- **What is required**:
The complete listing should be restated exactly.

- **Data shown**:

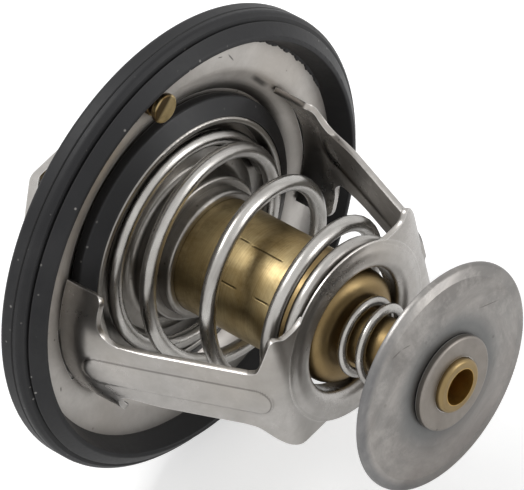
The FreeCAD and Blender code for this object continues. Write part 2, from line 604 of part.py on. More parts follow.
def make_piston_packing():
    revolved_piece("slip_disc", [
        (PISTON_END, "0"), (PISTON_END, "piston_radius"), (SLIP_END, "piston_radius"), (SLIP_END, "0"),
    ])
    body = revolved_piece("rubber_plunger", [
        (SLIP_END, "0"), (SLIP_END, "piston_radius"), (PLUNGER_END, "piston_radius"), (PLUNGER_END, "0"),
    ])
    rounded(body, "piston_radius / 10", ring_edge((PLUNGER_END, "piston_radius")), "Chamfer", "Size")


# Guide, with a flange held in the crimp and a wiper seal in its nose
def make_guide():
    flange_front = f"({CRIMP_FRONT} + crimp_lip)"
    flange_radius = f"({CRIMP_INSIDE} - press_gap)"
    body = revolved_piece("element_guide", [
        (GUIDE_NOSE, WIPER_RADIUS), (GUIDE_NOSE, GUIDE_RADIUS),
        (flange_front, GUIDE_RADIUS), (flange_front, flange_radius),
        (DIAPHRAGM_FRONT, flange_radius), (DIAPHRAGM_FRONT, BORE_RADIUS),
        (f"{GUIDE_NOSE} + wiper_depth", BORE_RADIUS), (f"{GUIDE_NOSE} + wiper_depth", WIPER_RADIUS),
    ])
    rounded(body, "guide_wall / 2", ring_edge((GUIDE_NOSE, GUIDE_RADIUS)), "Chamfer", "Size")
    revolved_piece("piston_wiper", [
        (f"{GUIDE_NOSE} + 0.3 * wiper_depth", BORE_RADIUS), (GUIDE_NOSE, "piston_radius + 0.7 * wiper_wall"),
        (f"{GUIDE_NOSE} + 0.2 * wiper_depth", f"{WIPER_RADIUS} - press_gap"),
        (f"{GUIDE_NOSE} + wiper_depth", f"{WIPER_RADIUS} - press_gap"), (f"{GUIDE_NOSE} + wiper_depth", BORE_RADIUS),
    ])


# Wax element: a deep brass cup, crimped at its mouth, with a tubular stem
def make_element_case():
    lip_radius = f"({CRIMP_INSIDE} - crimp_lip_width)"
    body = revolved_piece("element_case", [
        (CRIMP_FRONT, lip_radius), (CRIMP_FRONT, CRIMP_RADIUS), (FLOOR_FRONT, CRIMP_RADIUS),
        (FLOOR_FRONT, "case_radius"), ("case_end", "case_radius"), ("case_end", "stem_radius"),
        (STEM_END, "stem_radius"), (STEM_END, "stem_radius - stem_wall"),
        (f"{STEM_END} - stem_bore_depth", "stem_radius - stem_wall"), (f"{STEM_END} - stem_bore_depth - stem_wall", "0"),
        (WAX_END, "0"), (WAX_END, CORE_RADIUS), (DIAPHRAGM_BACK, CORE_RADIUS), (DIAPHRAGM_BACK, CRIMP_INSIDE),
        (f"{CRIMP_FRONT} + crimp_lip", CRIMP_INSIDE), (f"{CRIMP_FRONT} + crimp_lip", lip_radius),
    ])
    rounded(body, "case_round", ring_edge(("case_end", "case_radius")))
    rounded(body, "crimp_lip", ring_edge((CRIMP_FRONT, CRIMP_RADIUS)))
    rounded(body, "stem_round", ring_edge((STEM_END, "stem_radius")))
    rounded(body, "1.5 * case_wall", ring_edge((WAX_END, CORE_RADIUS)))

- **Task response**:
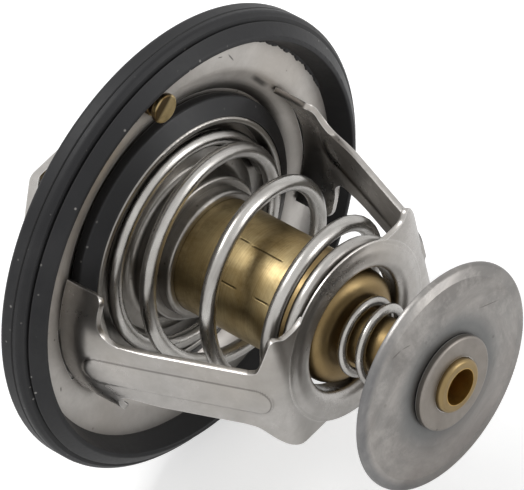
The FreeCAD and Blender code for this object continues. Write part 2, from line 604 of part.py on. More parts follow.
def make_piston_packing():
    revolved_piece("slip_disc", [
        (PISTON_END, "0"), (PISTON_END, "piston_radius"), (SLIP_END, "piston_radius"), (SLIP_END, "0"),
    ])
    body = revolved_piece("rubber_plunger", [
        (SLIP_END, "0"), (SLIP_END, "piston_radius"), (PLUNGER_END, "piston_radius"), (PLUNGER_END, "0"),
    ])
    rounded(body, "piston_radius / 10", ring_edge((PLUNGER_END, "piston_radius")), "Chamfer", "Size")


# Guide, with a flange held in the crimp and a wiper seal in its nose
def make_guide():
    flange_front = f"({CRIMP_FRONT} + crimp_lip)"
    flange_radius = f"({CRIMP_INSIDE} - press_gap)"
    body = revolved_piece("element_guide", [
        (GUIDE_NOSE, WIPER_RADIUS), (GUIDE_NOSE, GUIDE_RADIUS),
        (flange_front, GUIDE_RADIUS), (flange_front, flange_radius),
        (DIAPHRAGM_FRONT, flange_radius), (DIAPHRAGM_FRONT, BORE_RADIUS),
        (f"{GUIDE_NOSE} + wiper_depth", BORE_RADIUS), (f"{GUIDE_NOSE} + wiper_depth", WIPER_RADIUS),
    ])
    rounded(body, "guide_wall / 2", ring_edge((GUIDE_NOSE, GUIDE_RADIUS)), "Chamfer", "Size")
    revolved_piece("piston_wiper", [
        (f"{GUIDE_NOSE} + 0.3 * wiper_depth", BORE_RADIUS), (GUIDE_NOSE, "piston_radius + 0.7 * wiper_wall"),
        (f"{GUIDE_NOSE} + 0.2 * wiper_depth", f"{WIPER_RADIUS} - press_gap"),
        (f"{GUIDE_NOSE} + wiper_depth", f"{WIPER_RADIUS} - press_gap"), (f"{GUIDE_NOSE} + wiper_depth", BORE_RADIUS),
    ])


# Wax element: a deep brass cup, crimped at its mouth, with a tubular stem
def make_element_case():
    lip_radius = f"({CRIMP_INSIDE} - crimp_lip_width)"
    body = revolved_piece("element_case", [
        (CRIMP_FRONT, lip_radius), (CRIMP_FRONT, CRIMP_RADIUS), (FLOOR_FRONT, CRIMP_RADIUS),
        (FLOOR_FRONT, "case_radius"), ("case_end", "case_radius"), ("case_end", "stem_radius"),
        (STEM_END, "stem_radius"), (STEM_END, "stem_radius - stem_wall"),
        (f"{STEM_END} - stem_bore_depth", "stem_radius - stem_wall"), (f"{STEM_END} - stem_bore_depth - stem_wall", "0"),
        (WAX_END, "0"), (WAX_END, CORE_RADIUS), (DIAPHRAGM_BACK, CORE_RADIUS), (DIAPHRAGM_BACK, CRIMP_INSIDE),
        (f"{CRIMP_FRONT} + crimp_lip", CRIMP_INSIDE), (f"{CRIMP_FRONT} + crimp_lip", lip_radius),
    ])
    rounded(body, "case_round", ring_edge(("case_end", "case_radius")))
    rounded(body, "crimp_lip", ring_edge((CRIMP_FRONT, CRIMP_RADIUS)))
    rounded(body, "stem_round", ring_edge((STEM_END, "stem_radius")))
    rounded(body, "1.5 * case_wall", ring_edge((WAX_END, CORE_RADIUS)))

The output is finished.